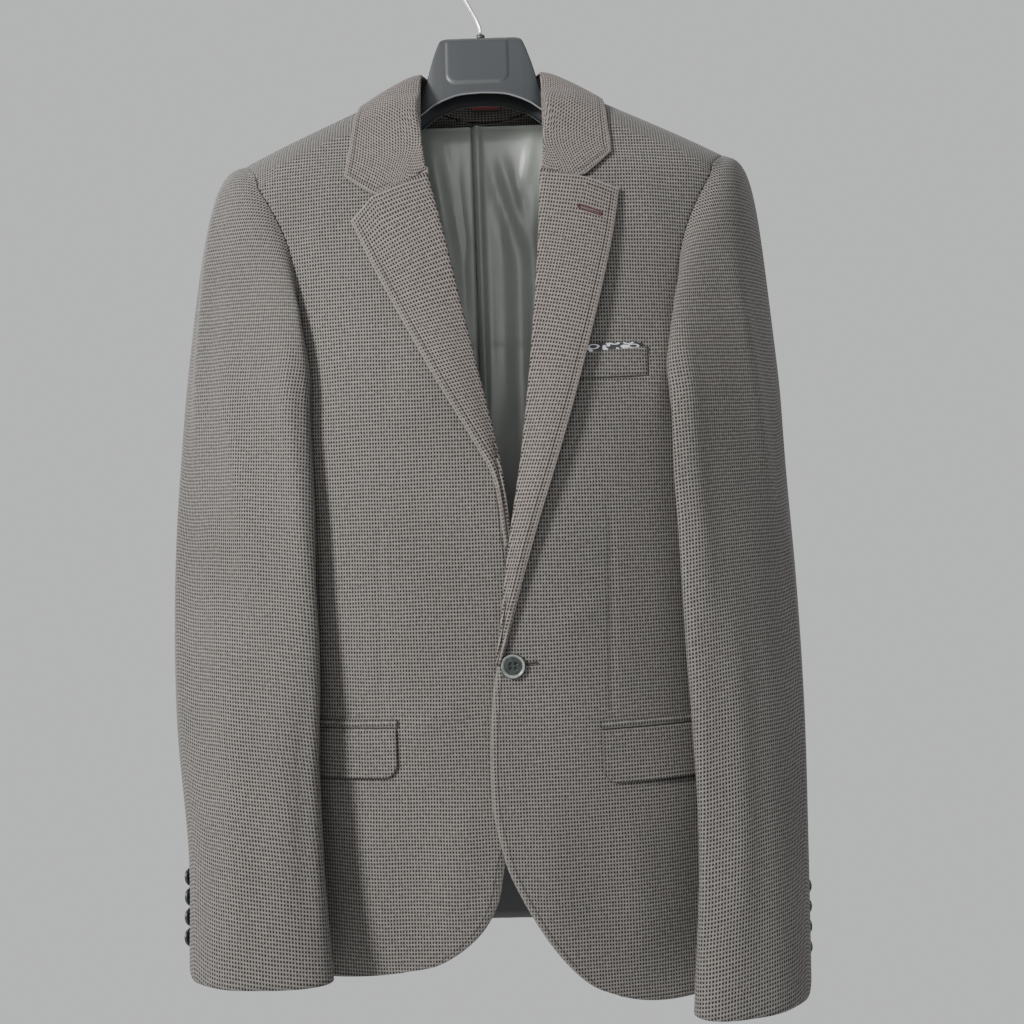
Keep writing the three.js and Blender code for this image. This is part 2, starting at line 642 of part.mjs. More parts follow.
// A point of a sleeve: turn runs round it from the shoulder tip over the front, v down it.
function sleevePoint(side, turn, v) {
  const name = side > 0 ? "left" : "right";
  const rows = sleeveRows[name];
  const around = turn + sleeve.shift * Math.sin(rad(turn) / 2) ** 2;
  const ringPoint = (z) => {
    const [out, y, long, short, tilt] = ["out", "y", "long", "short", "turn"].map((column) =>
      read(rows, "z", column, z),
    );
    const ridgeAngle = ((around - sleeveRidge.at + 540) % 360) - 180;
    const swell = 1 + (sleeveRidge.height / short) * Math.exp(-((ridgeAngle / sleeveRidge.spread) ** 2));
    const p = long * Math.cos(rad(around));
    const q = short * Math.sin(rad(around)) * swell;
    const [c, s] = [Math.cos(rad(tilt)), Math.sin(rad(tilt))];
    const point = new THREE.Vector3(side * (out + p * c - q * s * 0.35), y + p * s - q * c, z);
    return outsideBody(point, sleeve.clear);
  };
  const topZ = rows[0].z;
  if (v >= sleeveHead.share) {
    const z = lerp(topZ, rows[rows.length - 1].z, (v - sleeveHead.share) / (1 - sleeveHead.share));
    return ringPoint(z);
  }
  const signed = turn > 180 ? 360 - turn : turn;
  const face = turn > 180 ? "back" : "front";
  const seam = armholeAt(side, face, Math.abs(signed));
  const start = bodyPoint(side, face, seam.angle, seam.z, seam.full);
  const end = ringPoint(topZ);
  const [c, s] = [Math.cos(rad(turn)), Math.sin(rad(turn))];
  const low = smooth(Math.abs(signed), 95, 150);
  const flatY = (start.y / depth(face, start.z)) * 1.4;
  const flat = new THREE.Vector3(start.x / half(start.z), flatY, 0).normalize();
  const away = new THREE.Vector3(
    side * (0.45 + 0.55 * Math.max(0, c)),
    -0.7 * s * (1 - 0.4 * low),
    0.1 * Math.max(0, c) ** 3 - 0.5 * s * s - 0.5 * Math.max(0, -c),
  ).normalize();
  away.addScaledVector(flat, 0.9 * low).normalize();
  start.addScaledVector(away, cloth.wall / 2 + cloth.seam + 0.3);
  start.addScaledVector(flat, 2.2 * (cloth.wall + cloth.seam) * low);
  const reach = start.distanceTo(end);
  const down = end.clone().sub(start).normalize().add(new THREE.Vector3(0, 0, -1)).normalize();
  const t = v / sleeveHead.share;
  const [t2, t3] = [t * t, t * t * t];
  const point = start.clone().multiplyScalar(2 * t3 - 3 * t2 + 1);
  point.addScaledVector(away, (t3 - 2 * t2 + t) * reach * sleeveHead.puff);
  point.addScaledVector(end, -2 * t3 + 3 * t2);
  point.addScaledVector(down, (t3 - t2) * reach * sleeveHead.hang);
  return outsideBody(point, sleeve.clear * smooth(t, 0.1, 0.75) + 1.9 * low * (1 - smooth(t, 0.1, 0.75)));
}

function sleeveGrid(side, part) {
  const cols = part === "top" ? 13 : 8;
  const low = steps(sleeveLowRows).map((t) => lerp(sleeveHead.share, 1, t));
  return [...sleeveHead.marks, ...low].map((v) => {
    const back = lerp(sleeve.backTop, sleeve.backCuff, smooth(v, 0, 0.6));
    const front = lerp(sleeve.frontTop, sleeve.frontCuff, smooth(v, 0, 0.6));
    const [from, to] = part === "top" ? [back - 360, front] : [front, back];
    return steps(cols).map((t) => {
      const turn = lerp(from, to, t);
      return sleevePoint(side, turn < 0 ? turn + 360 : turn, v);
    });
  });
}

// A flap hangs below its jet, with its front corner rounded off.
function flapGrid(side) {
  const size = flaps[side > 0 ? "left" : "right"];
  return [0, 0.4, 0.72, 0.84, 0.93, 1].map((v) =>
    steps(8).map((t) => {
      const z = size.topZ - size.deep * v;
      const low = Math.max(0, size.deep * v - (size.deep - size.corner));
      const inset = size.corner - Math.sqrt(Math.max(0, size.corner ** 2 - low ** 2));
      const out = lerp(size.nearOut + inset * 0.9, size.farOut, t);
      return onFront(side, out, z, cloth.wall + cloth.seam + flapLift);
    }),
  );
}

function jetGrid(side) {
  const size = flaps[side > 0 ? "left" : "right"];
  return steps(1).map((v) =>
    steps(8).map((t) => {
      const z = size.topZ + jet.gap + cloth.seam + jet.tall * (1 - v);
      return onFront(side, lerp(size.nearOut - 1, size.farOut, t), z, cloth.wall + cloth.seam + flapLift);
    }),
  );
}

function weltGrid() {
  return steps(3).map((v) =>
    steps(9).map((t) => {
      const z = lerp(lerp(welt.topNear, welt.topFar, t), lerp(welt.baseNear, welt.baseFar, t), v);
      return onFront(1, lerp(welt.nearOut, welt.farOut, t), z, cloth.wall + cloth.seam);
    }),
  );
}

function squareGrid() {
  return steps(1).map((v) =>
    steps(9).map((t) => {
      const out = lerp(square.nearOut, square.farOut, t);
      const top = lerp(welt.topNear, welt.topFar, (out - welt.nearOut) / (welt.farOut - welt.nearOut));
      const tall = lerp(square.tallNear, square.tallFar, t);
      return onFront(1, out, top + square.gap + tall * (1 - v), cloth.wall + 0.1);
    }),
  );
}

function labelGrid() {
  return steps(1).map((v) =>
    steps(4).map((t) => {
      const x = lerp(label.near, label.far, t);
      return new THREE.Vector3(x, label.y - 0.004 * x * x, label.topZ - label.tall * v);
    }),
  );
}

// The hanger's shell: an inverted trough, deep at its middle, with an arm to each side.
function hangerGrid() {
  const marks = [0, 19, 25.4, 27, 29.4, 31, 34, 37, 42, 53, 75, 110, 150, 185, 197];
  const stations = [...marks.slice(1).reverse().map((x) => -x), ...marks];
  const shares = [0, 0.12, 0.23, 0.26, 0.6, 0.96];
  return stations.map((x) => {
    const [topZ, topY, baseZ, baseY] = ["topZ", "topY", "baseZ", "baseY"].map((column) =>
      read(hangerRows, "out", column, Math.abs(x)),
    );
    const face = (sign) =>
      shares.map((share) => {
        const z = lerp(baseZ, topZ, share);
        const inside =
          smooth(x, panel.left - panel.edge, panel.left) *
          (1 - smooth(x, panel.right - panel.edge, panel.right)) *
          smooth(z, panel.baseZ - panel.edge, panel.baseZ);
        const raised = sign < 0 ? panel.deep * inside : 0;
        return new THREE.Vector3(x, sign * (lerp(baseY, topY, share ** 0.8) + raised), z);
      });
    const roof = [-0.45, 0.45].map((share) => new THREE.Vector3(x, share * topY, topZ + hanger.crown));
    return [...face(-1), ...roof, ...face(1).reverse()];
  });
}

// The hook's wire: straight out of its nut, bent aside, then round over the top.
function hookGeometry() {
  const radius = hook.innerRadius + hook.wire / 2;
  const centre = hook.wire / 2 - radius;
  const reach = centre - hook.bendZ;
  const lean = Math.asin(radius / reach);
  const thin = hook.wire / 2;
  const path = [
    [0, nut.baseZ, nut.radius],
    [0, nut.topZ - 0.6, nut.radius],
    [0, nut.topZ, nut.radius - 0.6],
    [0, nut.topZ + 0.01, thin],
    [0, hook.bendZ - 3, thin],
    [-0.6, hook.bendZ + 1, thin],
  ];
  const startAngle = Math.PI + lean;
  const run = Math.sqrt(reach * reach - radius * radius);
  for (const share of [0.25, 0.55, 0.8]) {
    path.push([-Math.sin(lean) * run * share, hook.bendZ + Math.cos(lean) * run * share, thin]);
  }
  for (const share of steps(16)) {
    const angle = lerp(startAngle, rad(hook.endAngle), share);
    path.push([radius * Math.cos(angle), centre + radius * Math.sin(angle), thin]);
  }
  const rings = path.map(([x, z, r], i) => {
    const before = path[Math.max(i - 1, 0)];
    const after = path[Math.min(i + 1, path.length - 1)];
    const along = new THREE.Vector2(after[0] - before[0], after[1] - before[1]).normalize();
    return steps(10).slice(1).map((share) => {
      const turn = share * Math.PI * 2;
      return new THREE.Vector3(
        x + r * Math.cos(turn) * -along.y,
        r * Math.sin(turn),
        z + r * Math.cos(turn) * along.x,
      );
    });
  });
  return loftOf(rings);
}

// A round piece on the Z axis from a profile of radius and height.
function turned(profile, segments) {
  const rings = profile.map(([radius, z]) =>
    steps(segments).slice(1).map((share) => {
      const turn = share * Math.PI * 2;
      return new THREE.Vector3(radius * Math.cos(turn), radius * Math.sin(turn), z);
    }),
  );
  return loftOf(rings);
}

function buttonWithHoles(size) {
  const shape = new THREE.Shape();
  shape.absarc(0, 0, size.radius, 0, Math.PI * 2);
  for (const [x, y] of [[1, 1], [-1, 1], [-1, -1], [1, -1]]) {
    const hole = new THREE.Path();
    const at = size.holeOut / Math.SQRT2;
    hole.absarc(x * at, y * at, size.hole, 0, Math.PI * 2, true);
    shape.holes.push(hole);
  }
  return new THREE.ExtrudeGeometry(shape, { depth: size.thick, bevelEnabled: false, curveSegments: 10 });
}

const group = new THREE.Group();

function add(name, geometry, colour, roughness = 0.9, metalness = 0) {
  const material = new THREE.MeshStandardMaterial({ color: colour, roughness, metalness });
  const mesh = new THREE.Mesh(geometry, material);
  mesh.name = name;
  group.add(mesh);
  return mesh;
}

const sides = { left: 1, right: -1 };

add("lining_back", wallOn(liningGrid(), cloth.wall), colours.lining, 0.5);
for (const [name, side] of Object.entries(sides)) {
  add(`back_${name}`, wallOn(trimmed(backGrid(side), ["left", "right", "top"]), cloth.wall), colours.cloth);
  add(`front_${name}`, wallOn(trimmed(frontGrid(side), ["right", "top"]), cloth.wall), colours.cloth);
  add(`lapel_${name}`, wallOn(lapelGrid(side), cloth.wall), colours.lapel);
  for (const part of ["top", "under"]) {
    const grid = trimmed(sleeveGrid(side, part), ["left", "right"], 0.4);
    add(`sleeve_${part}_${name}`, wallOn(grid, cloth.wall), colours.cloth);
  }
  add(`flap_${name}`, wallOn(flapGrid(side), cloth.wall), colours.cloth);
  add(`jet_${name}`, wallOn(jetGrid(side), cloth.wall), colours.cloth);
}
add("collar", wallOn(collarGrid(), cloth.wall), colours.lapel);
add("label", wallOn(labelGrid(), label.thick), colours.label);
add("chest_welt", wallOn(weltGrid(), cloth.wall), colours.cloth);
add("pocket_square", wallOn(squareGrid(), square.thick), colours.square);

const upward = new THREE.Vector3(0, 0, 1);
const front = add("front_button", buttonWithHoles(frontButton), colours.button, 0.4);
front.position.copy(onFront(1, frontButton.out, frontButton.z, cloth.wall / 2 + cloth.seam + 0.2));
const faceOut = front.position.clone().sub(onFront(1, frontButton.out, frontButton.z, 0)).normalize();
front.quaternion.setFromUnitVectors(upward, faceOut);

const plate = cuffButton.thick;
const buttonProfile = [
  [cuffButton.radius - 0.7, 0],
  [cuffButton.radius, 0.7],
  [cuffButton.radius, plate],
];
for (const [name, side] of Object.entries(sides)) {
  for (let i = 0; i < cuffButton.count; i += 1) {
    const rows = sleeveRows[name];
    const length = (rows[0].z - rows[rows.length - 1].z) / (1 - sleeveHead.share);
    const v = cuffButton.lowest - (i * cuffButton.pitch) / length;
    const turn = sleeve.backCuff + 4;
    const here = sleevePoint(side, turn, v);
    const across = sleevePoint(side, turn + 3, v).sub(here);
    const down = sleevePoint(side, turn, v + 0.02).sub(here);
    const normal = across.cross(down).normalize();
    if (normal.x * side < 0) normal.negate();
    const button = add(`cuff_button_${name}_${i + 1}`, turned(buttonProfile, 12), colours.button, 0.4);
    button.position.copy(here).addScaledVector(normal, cloth.wall / 2 + 0.6);
    button.quaternion.setFromUnitVectors(upward, normal);
  }
}

add("hanger_body", wallOn(hangerGrid(), hanger.wall), colours.plastic, 0.55);
add("hanger_hook", hookGeometry(), colours.steel, 0.25, 1);

export default group;
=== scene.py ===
import math

import bpy
import numpy as np
from mathutils import Matrix


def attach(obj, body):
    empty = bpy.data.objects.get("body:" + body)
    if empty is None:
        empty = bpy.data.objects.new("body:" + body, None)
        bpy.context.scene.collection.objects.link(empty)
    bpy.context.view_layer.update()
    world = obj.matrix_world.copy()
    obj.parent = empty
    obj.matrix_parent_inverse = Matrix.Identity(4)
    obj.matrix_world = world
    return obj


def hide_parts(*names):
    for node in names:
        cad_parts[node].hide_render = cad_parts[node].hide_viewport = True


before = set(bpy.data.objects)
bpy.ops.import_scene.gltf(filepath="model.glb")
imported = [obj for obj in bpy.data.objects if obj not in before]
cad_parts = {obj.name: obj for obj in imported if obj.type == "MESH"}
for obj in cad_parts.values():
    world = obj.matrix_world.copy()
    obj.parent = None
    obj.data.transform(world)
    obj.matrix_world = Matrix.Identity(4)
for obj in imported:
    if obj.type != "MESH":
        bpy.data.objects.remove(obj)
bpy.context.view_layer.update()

# A one-button blazer on a moulded hanger. Lengths are in millimetres and become metres when a
# mesh is made. "Out" is the distance from the middle line; a side is 1 for the wearer's left and
# -1 for the right. Every cloth piece is a thin closed wall on a grid of points.

sideNames = {1: "left", -1: "right"}

# The cloth's thickness and its gap at a seam; how far armhole edges go under the sleeves, all but
# a few rows at the underarm; the trim of other edges; and the distance where no stitched edge is.
wall = 1.6
seam = 0.3
trimLift = wall + seam
tuckUnder = 2.5
untuckedRows = 8
edgeTrim = 0.2
noEdge = 99.0
toMetres = 0.001


# Straight from a to b as t goes from 0 to 1.
def lerp(a, b, t):
    return a + (b - a) * t


# 0 below low, 1 above high, and the cubic 3tt - 2ttt between.
def smooth(x, low, high):
    t = np.clip((x - low) / (high - low), 0, 1)
    return t * t * (3 - 2 * t)


# A bell curve: 1 at its centre and 1/e at one spread from it.
def bell(x, centre, spread):
    return np.exp(-(((x - centre) / spread) ** 2))


# Sine and cosine of an angle in degrees.
def sinDeg(angle):
    return np.sin(np.radians(angle))


def cosDeg(angle):
    return np.cos(np.radians(angle))


# Vectors divided by their own length.
def unit(vectors):
    return vectors / np.maximum(np.linalg.norm(vectors, axis=-1, keepdims=True), 1e-9)


# Points from their X, Y and Z, each a number, a row, a column or a grid.
def stack(x, y, z):
    return np.stack(np.broadcast_arrays(x, y, z), axis=-1).astype(float)


# Shares from 0 to 1 down a grid's rows and across its columns.
def gridShares(rows, cols):
    return np.linspace(0, 1, rows)[:, None], np.linspace(0, 1, cols)[None, :]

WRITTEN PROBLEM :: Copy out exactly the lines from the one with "hanger.wall), colours.plastic, 0.55);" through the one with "return t * t * (3 - 2 * t)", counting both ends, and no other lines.

OUTPUT BELOW ::
add("hanger_body", wallOn(hangerGrid(), hanger.wall), colours.plastic, 0.55);
add("hanger_hook", hookGeometry(), colours.steel, 0.25, 1);

export default group;
=== scene.py ===
import math

import bpy
import numpy as np
from mathutils import Matrix


def attach(obj, body):
    empty = bpy.data.objects.get("body:" + body)
    if empty is None:
        empty = bpy.data.objects.new("body:" + body, None)
        bpy.context.scene.collection.objects.link(empty)
    bpy.context.view_layer.update()
    world = obj.matrix_world.copy()
    obj.parent = empty
    obj.matrix_parent_inverse = Matrix.Identity(4)
    obj.matrix_world = world
    return obj


def hide_parts(*names):
    for node in names:
        cad_parts[node].hide_render = cad_parts[node].hide_viewport = True


before = set(bpy.data.objects)
bpy.ops.import_scene.gltf(filepath="model.glb")
imported = [obj for obj in bpy.data.objects if obj not in before]
cad_parts = {obj.name: obj for obj in imported if obj.type == "MESH"}
for obj in cad_parts.values():
    world = obj.matrix_world.copy()
    obj.parent = None
    obj.data.transform(world)
    obj.matrix_world = Matrix.Identity(4)
for obj in imported:
    if obj.type != "MESH":
        bpy.data.objects.remove(obj)
bpy.context.view_layer.update()

# A one-button blazer on a moulded hanger. Lengths are in millimetres and become metres when a
# mesh is made. "Out" is the distance from the middle line; a side is 1 for the wearer's left and
# -1 for the right. Every cloth piece is a thin closed wall on a grid of points.

sideNames = {1: "left", -1: "right"}

# The cloth's thickness and its gap at a seam; how far armhole edges go under the sleeves, all but
# a few rows at the underarm; the trim of other edges; and the distance where no stitched edge is.
wall = 1.6
seam = 0.3
trimLift = wall + seam
tuckUnder = 2.5
untuckedRows = 8
edgeTrim = 0.2
noEdge = 99.0
toMetres = 0.001


# Straight from a to b as t goes from 0 to 1.
def lerp(a, b, t):
    return a + (b - a) * t


# 0 below low, 1 above high, and the cubic 3tt - 2ttt between.
def smooth(x, low, high):
    t = np.clip((x - low) / (high - low), 0, 1)
    return t * t * (3 - 2 * t)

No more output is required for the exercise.